National Union is correct, moreover, that Hennessy in the agreement indeed waived any right to ask the arbitrator to award punitive damages, fines, or penalties for National Union’s allegedly unreasonable delay in honoring Hennessy’s claims. Having submitted a dispute to arbitration that explicitly excludes a particular remedy, a party can’t sue in court for the excluded remedy.

And recurring to our earlier point that section 155 is procedural rather than substantive, we note that it provides a remedy in a specified type of “action” (case); it does not create a cause of action; it presupposes rather than authorizes a suit. If the court in which the specified type of action is brought finds that a' party is causing a delay that is “vexatious and unreasonable,” then it can levy a penalty specified in section 155 — in the same action. Section 155 “simply provides an ex-tracontractual remedy to an action on a policy.” Cramer v. Insurance Exchange Agency, 174 Ill.2d 513, 221 Ill.Dec. 473, 675 N.E.2d 897, 902 (1996). This interpretation makes good sense. Allowing two bodies to adjudicate the same case wastes resources and risks contradictory outcomes.

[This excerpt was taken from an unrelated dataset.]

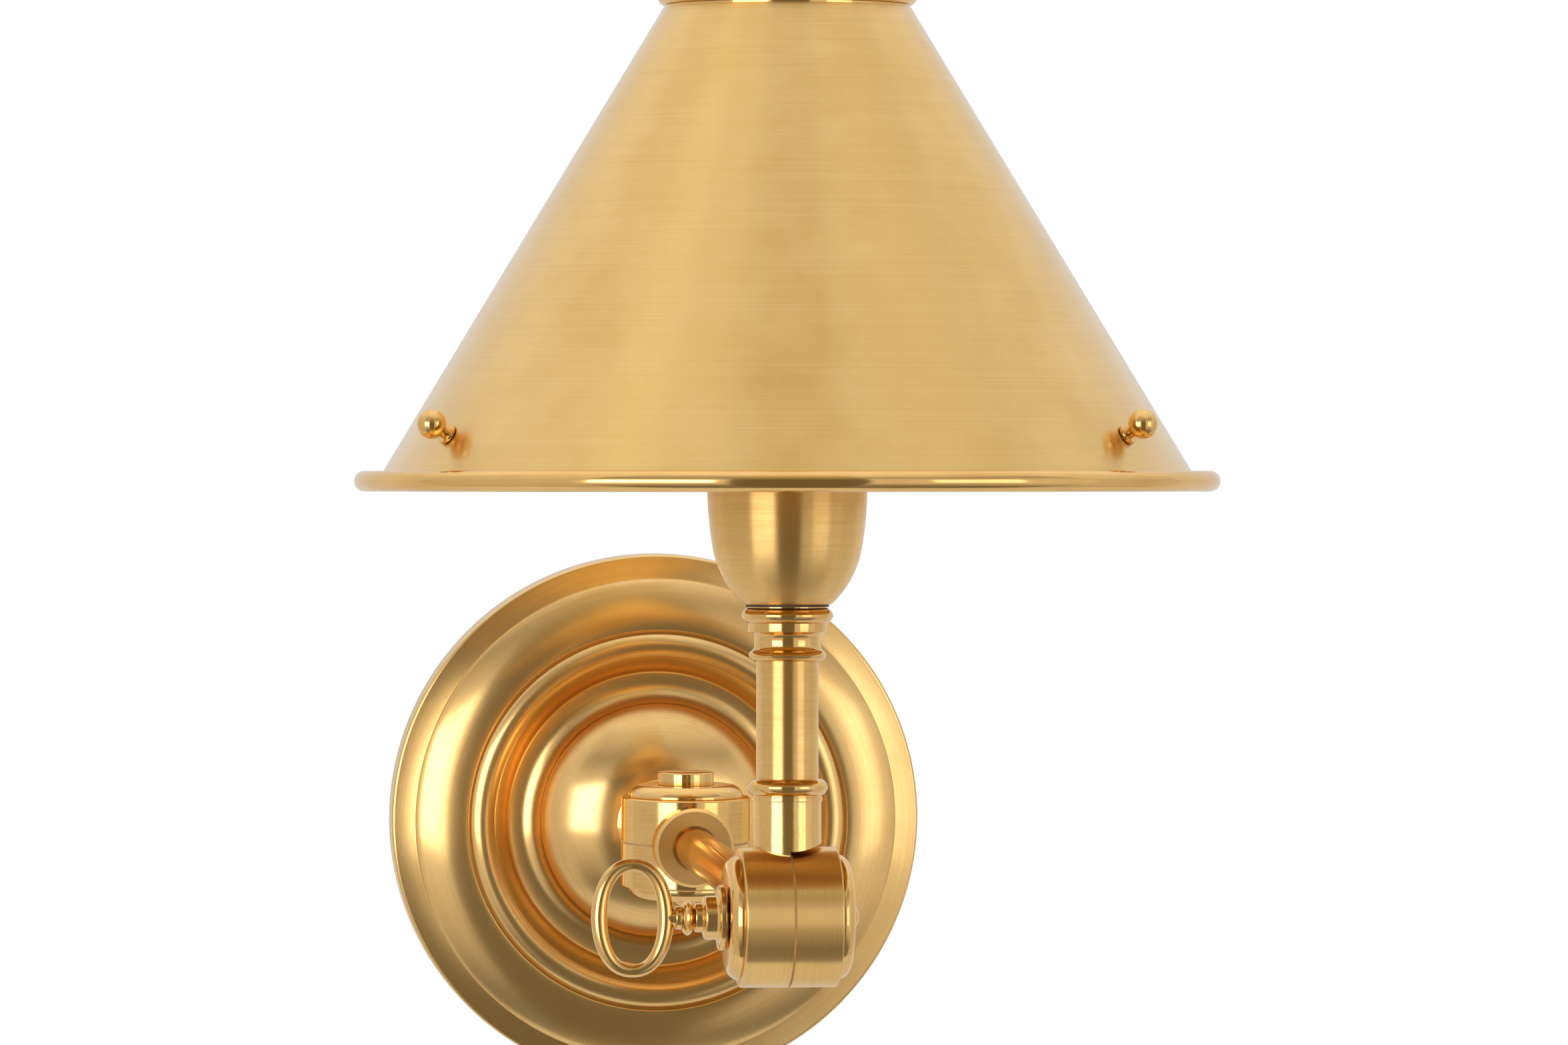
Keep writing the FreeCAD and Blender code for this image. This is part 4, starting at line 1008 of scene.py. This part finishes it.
# ---- thumb key
@dataclass
class ThumbKey(SubAssembly):
    """Oval loop on its turned baluster, measured outwards from the left cap."""

    axis: Axis = Axis.TILT
    body: Body = Body.KEY
    seat: float = 13.7
    bore: float = 2.5
    grip: float = 2.6
    flange: Pair = (7.0, 1.3)
    flange_round: float = 0.55
    flange_bend: float = 1.6
    step_radius: float = 4.7
    step_end: float = 4.2
    waist_radius: float = 3.1
    waist_end: float = 6.3
    cove: float = 0.5
    cove_bend: float = 0.9
    neck_radius: float = 2.0
    bead: Pair = (3.85, 7.8)
    bead_half: float = 1.1
    bead_bend: float = 1.6
    collar: Triple = (2.5, 9.0, 10.4)
    tail_inset: float = 0.3
    tail_end: float = 12.35
    bow_half: Pair = (7.15, 11.3)
    wire_side: float = 1.75
    wire_end: float = 1.35
    wire_steps: tuple[int, int] = (40, 14)
    web_inset: float = 0.1
    web_radius: float = 2.9
    web_bend: float = 2.2
    web_flat: float = 0.5

    @property
    def baluster(self) -> list[Corner]:
        """Outline of the turned stem of the key."""
        flange_radius, flange_end = self.flange
        bead_radius, bead_middle = self.bead
        collar_radius, collar_start, collar_end = self.collar
        tail_radius = self.neck_radius - self.tail_inset
        return [
            Corner(0.0, self.grip), Corner(self.bore, self.grip), Corner(self.bore, 0.0),
            Corner(flange_radius, 0.0, soften=0.15),
            Corner(flange_radius, flange_end, soften=self.flange_round),
            Corner(self.step_radius, flange_end + self.cove, -self.flange_bend),
            Corner(self.step_radius, self.step_end, soften=0.45),
            Corner(self.waist_radius, self.step_end + self.cove, soften=0.1),
            Corner(self.waist_radius, self.waist_end, soften=0.4),
            Corner(self.neck_radius, bead_middle - self.bead_half, -self.cove_bend),
            Corner(bead_radius, bead_middle, self.bead_bend),
            Corner(self.neck_radius, bead_middle + self.bead_half, self.bead_bend),
            Corner(self.neck_radius, collar_start), Corner(collar_radius, collar_start, soften=0.2),
            Corner(collar_radius, collar_end, soften=0.3), Corner(tail_radius, collar_end),
            Corner(tail_radius, self.tail_end), Corner(0.0, self.tail_end),
        ]

    def bow(self) -> Object:
        """Make the loop: a ring of wire, thick at its sides and thinner at its ends.

        Returns:
            The loop, in its place.
        """
        deselect_all()
        bpy.ops.curve.primitive_bezier_circle_add(radius=MM)
        loop = bpy.context.object
        loop.name = loop.data.name = "key_bow"
        for point in loop.data.splines[0].bezier_points:
            on_the_side = abs(point.co.x) > abs(point.co.y)
            point.radius = self.wire_side if on_the_side else self.wire_end
        bpy.ops.object.mode_set(mode="EDIT")
        bpy.ops.curve.select_all(action="SELECT")
        bpy.ops.transform.resize(value=(*self.bow_half, 1.0))
        bpy.ops.object.mode_set(mode="OBJECT")
        loop.data.dimensions = "3D"
        loop.data.resolution_u, loop.data.bevel_resolution = self.wire_steps
        loop.data.bevel_depth = MM
        bpy.ops.object.convert(target="MESH")
        middle = -(self.seat + self.tail_end + self.bow_half[0]) * MM
        upright = Matrix.Translation((middle, 0.0, 0.0)) @ Matrix.Rotation(math.pi / 2, 4, "X")
        return settle(loop, PIVOTS.place(Axis.STEM) @ upright)

    def web(self) -> Object:
        """Make the flat fillet where the stem runs into the loop.

        Returns:
            The fillet, in its place.
        """
        start, end = self.collar[2], self.tail_end + self.web_inset
        corners = [Corner(0.0, start), Corner(self.neck_radius - self.web_inset, start),
                   Corner(self.web_radius, end, -self.web_bend), Corner(0.0, end)]
        flat = Matrix.Diagonal((1.0, self.web_flat, 1.0, 1.0))
        return Lathe(around=72).turn("key_web", corners, self.axle() @ flat, closed=False)

    def axle(self) -> Matrix:
        """Frame at the key's seat whose z axis points away from the knuckle."""
        turn = Matrix.Rotation(-math.pi / 2, 4, "Y")
        return PIVOTS.place(Axis.STEM) @ Matrix.Translation((-self.seat * MM, 0.0, 0.0)) @ turn

    def build(self) -> None:
        """Make the key in one piece and dress its stud."""
        stem = Lathe(around=96).turn("key_with_bow", self.baluster, self.axle(), closed=False)
        loop, web = self.bow(), self.web()
        deselect_all()
        for item in (loop, web, stem):
            item.select_set(True)
        bpy.context.view_layer.objects.active = stem
        bpy.ops.object.join()
        self.carry(stem, Slot.POLISHED, "thumb_key", finish=KEYED)
        self.paint(Slot.ZINC, "key_stud")


# ---- studio
@dataclass(frozen=True)
class Softbox:
    """Large soft lamp beside the camera."""

    name: str
    azimuth_angle: float
    elevation_angle: float
    distance: float
    width: float
    height: float
    power: float
    tint: Triple = (1.0, 0.985, 0.96)

    def light(self, target: Vector) -> None:
        """Hang the lamp so that it faces the target.

        Args:
            target: the point that it faces.
        """
        azimuth, elevation = math.radians(self.azimuth_angle), math.radians(self.elevation_angle)
        back = Vector((math.sin(azimuth) * math.cos(elevation), -math.cos(azimuth) * math.cos(elevation),
                       math.sin(elevation)))
        lamp = bpy.data.lights.new(self.name, "AREA")
        lamp.shape, lamp.size, lamp.size_y = "RECTANGLE", self.width, self.height
        lamp.energy, lamp.color = self.power, self.tint
        holder = bpy.data.objects.new(self.name, lamp)
        bpy.context.scene.collection.objects.link(holder)
        holder.location = target + back * self.distance
        holder.rotation_euler = back.to_track_quat("Z", "Y").to_euler()
        holder.visible_camera = False


@dataclass(frozen=True)
class RoomPanel:
    """Part of the dim studio round the camera, seen only in reflections.

    levels holds pairs of an elevation in degrees and the brightness there.
    """

    name: str
    azimuth_from: float
    azimuth_to: float
    elevation_to: float
    levels: tuple[Pair, ...]
    tint: Triple = (1.0, 0.97, 0.92)
    elevation_from: float = -73.0
    distance: float = 2.9
    rows: int = 48
    columns: int = 64

    def raise_panel(self, target: Vector) -> None:
        """Sweep the panel as a piece of a sphere round the target.

        Args:
            target: the middle of the sphere.
        """
        panel = lone_vertex(self.name)
        low, high = math.radians(self.elevation_from), math.radians(self.elevation_to)
        edge = Vector((math.cos(low), 0.0, math.sin(low))) * self.distance
        bpy.ops.transform.translate(value=edge)
        spin_all(self.rows, high - low, axis=(0, 1, 0))
        spin_all(self.columns, math.radians(self.azimuth_to - self.azimuth_from))
        bpy.ops.object.mode_set(mode="OBJECT")
        first = min(math.atan2(vertex.co.y, vertex.co.x) for vertex in panel.data.vertices)
        turn = math.radians(self.azimuth_from - 90) - first
        panel.matrix_world = Matrix.Translation(target) @ Matrix.Rotation(turn, 4, "Z")
        panel.data.materials.append(self.glow())
        panel.visible_camera = panel.visible_diffuse = panel.visible_shadow = False

    def glow(self) -> Material:
        """Dim light that changes with the height above the target.

        Returns:
            The material.
        """
        material, graph, _ = fresh_material(self.name)
        graph.tree.nodes.clear()
        z = graph.node("SeparateXYZ", {0: graph.place()}).outputs["Z"]
        rise = graph.math("ARCSINE", graph.math("DIVIDE", z, self.distance), 0.0)
        share = graph.spread(rise, (-math.pi / 2, math.pi / 2), (0.0, 1.0))
        ramp = graph.node("ValToRGB", {0: share})
        elements = ramp.color_ramp.elements
        while len(elements) < len(self.levels):
            elements.new(0.5)
        for element, (elevation, level) in zip(elements, self.levels):
            element.position = (elevation + 90) / 180
            element.color = (*(level * share for share in self.tint), 1.0)
        glow = graph.node("Emission", {"Color": ramp.outputs[0]})
        graph.node("OutputMaterial", {"Surface": glow.outputs[0]})
        return material


FLOOR_LEVELS = ((-90, 0.50), (-73, 0.24))
GAP_LEVELS = (*FLOOR_LEVELS, (-40, 0.18), (16, 0.19), (38, 0.44), (50, 0.67), (64, 0.76))
LEFT_LEVELS = (*FLOOR_LEVELS, (-44, 0.24), (-16, 0.80), (16, 0.80), (36, 0.38), (50, 0.64), (64, 0.76))
RIGHT_LEVELS = (*FLOOR_LEVELS, (-44, 0.24), (-16, 0.74), (16, 0.78), (36, 0.42), (50, 0.80), (64, 0.90))
SIDE_LEVELS = ((-90, 0.60), (-30, 0.62), (5, 0.64), (35, 0.80), (50, 0.92), (90, 1.05))
BACK_LEVELS = ((-90, 0.76), (0, 0.72), (20, 0.78), (45, 1.05), (90, 1.15))


@dataclass
class Studio:
    """Camera, lamps, floor and surroundings."""

    eye_distance: float = 2000.0
    eye_height: float = 93.0
    yaw_angle: float = 7.2
    focal_length: float = 215.3
    sensor_width: float = 36.0
    clip: Pair = (0.05, 50.0)
    image_width: float = 2352.0
    centre_offset: Pair = (-5.0, -62.0)
    dim_level: float = 0.8
    floor_drop: float = 1.0
    floor_radius: float = 1.6
    floor_setback: float = 1.05
    floor_tints: tuple[Triple, Triple] = ((0.80, 0.79, 0.77), (0.84, 0.83, 0.82))
    floor_roughness: float = 0.8
    cloud_scale: float = 3.0
    cloud_detail: Pair = (3.0, 0.5)
    target: Triple = (0.0, -0.2, 0.05)
    panels: tuple[RoomPanel, ...] = (
        RoomPanel("room_gap", -22, 14, 64, GAP_LEVELS, tint=(1.0, 0.88, 0.66)),
        RoomPanel("room_front_left", -63, -22, 64, LEFT_LEVELS),
        RoomPanel("room_front_right", 14, 80, 64, RIGHT_LEVELS),
        RoomPanel("room_left", -118, -63, 88, SIDE_LEVELS),
        RoomPanel("room_right", 80, 118, 88, SIDE_LEVELS),
        RoomPanel("room_back", 118, 242, 88, BACK_LEVELS))
    lamps: tuple[Softbox, ...] = (
        Softbox("softbox_left", -42.0, 3.0, distance=2.0, width=1.2, height=1.0, power=10.0),
        Softbox("softbox_right", 43.0, 3.0, distance=2.0, width=0.9, height=1.0, power=2.8))

    def camera(self) -> None:
        """Put the camera where the photographer stood."""
        eye = bpy.data.cameras.new("photographer")
        eye.lens, eye.sensor_width = self.focal_length, self.sensor_width
        eye.clip_start, eye.clip_end = self.clip
        eye.shift_x, eye.shift_y = (offset / self.image_width for offset in self.centre_offset)
        holder = bpy.data.objects.new("photographer", eye)
        bpy.context.scene.collection.objects.link(holder)
        yaw = math.radians(self.yaw_angle)
        back, aside = math.cos(yaw) * self.eye_distance, math.sin(yaw) * self.eye_distance
        stand = Vector((-aside, -back, self.eye_height))
        holder.matrix_world = (PIVOTS.place(Axis.STEM) @ Matrix.Translation(stand * MM)
                               @ Matrix.Rotation(-yaw, 4, "Z") @ Matrix.Rotation(math.pi / 2, 4, "X"))
        bpy.context.scene.camera = holder

    def surroundings(self) -> None:
        """White world, seen by the camera and in reflections, and dimmer for everything else."""
        world = bpy.data.worlds.new("white_studio")
        bpy.context.scene.world = world
        world.use_nodes = True
        graph = Graph(world.node_tree)
        rays = graph.node("LightPath").outputs
        seen = graph.math("MAXIMUM", rays["Is Camera Ray"], rays["Is Glossy Ray"])
        through = graph.math("MAXIMUM", seen, rays["Is Transmission Ray"])
        level = graph.spread(through, (0.0, 1.0), (self.dim_level, 1.0))
        graph.feed(graph.tree.nodes["Background"], {"Strength": level, "Color": (*WHITE, 1.0)})

    def floor(self) -> None:
        """Plain pale floor under the wall light."""
        deselect_all()
        bpy.ops.mesh.primitive_circle_add(vertices=96, radius=self.floor_radius, fill_type="NGON",
                                          location=(0.0, self.floor_setback, -self.floor_drop))
        floor = bpy.context.object
        floor.name = "studio_floor"
        material, graph, shader = fresh_material("pale_floor")
        cloud = graph.noise(graph.place(), self.cloud_scale, self.cloud_detail)
        graph.feed(shader, {"Base Color": graph.blend(cloud, *self.floor_tints),
                            "Roughness": self.floor_roughness})
        floor.data.materials.append(material)

    def build(self) -> None:
        """Set up the whole studio."""
        bpy.context.scene.view_settings.view_transform = "Standard"
        self.camera()
        self.surroundings()
        self.floor()
        for panel in self.panels:
            panel.raise_panel(Vector(self.target))
        for lamp in self.lamps:
            lamp.light(Vector(self.target))


def main() -> None:
    """Build every sub-assembly and the studio."""
    logging.basicConfig(level=logging.INFO, format="%(name)s: %(message)s")
    Studio().build()
    for assembly in (Rosette(), PivotCaps(), Knuckles(), Stem(), Shade(), ThumbKey()):
        LOG.info("building %s", type(assembly).__name__)
        assembly.build()
    bpy.context.view_layer.update()


if __name__ == "__main__":
    main()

It’s true that Smith v. State Farm Insurance Companies, 369 Ill.App.3d 478, 308 Ill.Dec. 118, 861 N.E.2d 183 (2006), allowed a suit based solely on section 155. But the only issue discussed by the court was whether the suit was barred by an arbitration agreement. And Smith was an intermediate appellate decision, rather than a decision by the state’s highest court. Cramer, cited above, a state supreme court decision that we followed in Westchester Fire Insurance Co. v. General Star Indemnity Co., 183 F.3d 578, 586 (7th Cir.1999), teaches that section 155 creates a remedy, not a cause of action.

In summary, the district court’s order is reversed and the court is instructed to order arbitration of Hennessy’s section 155 claim and dismiss its suit.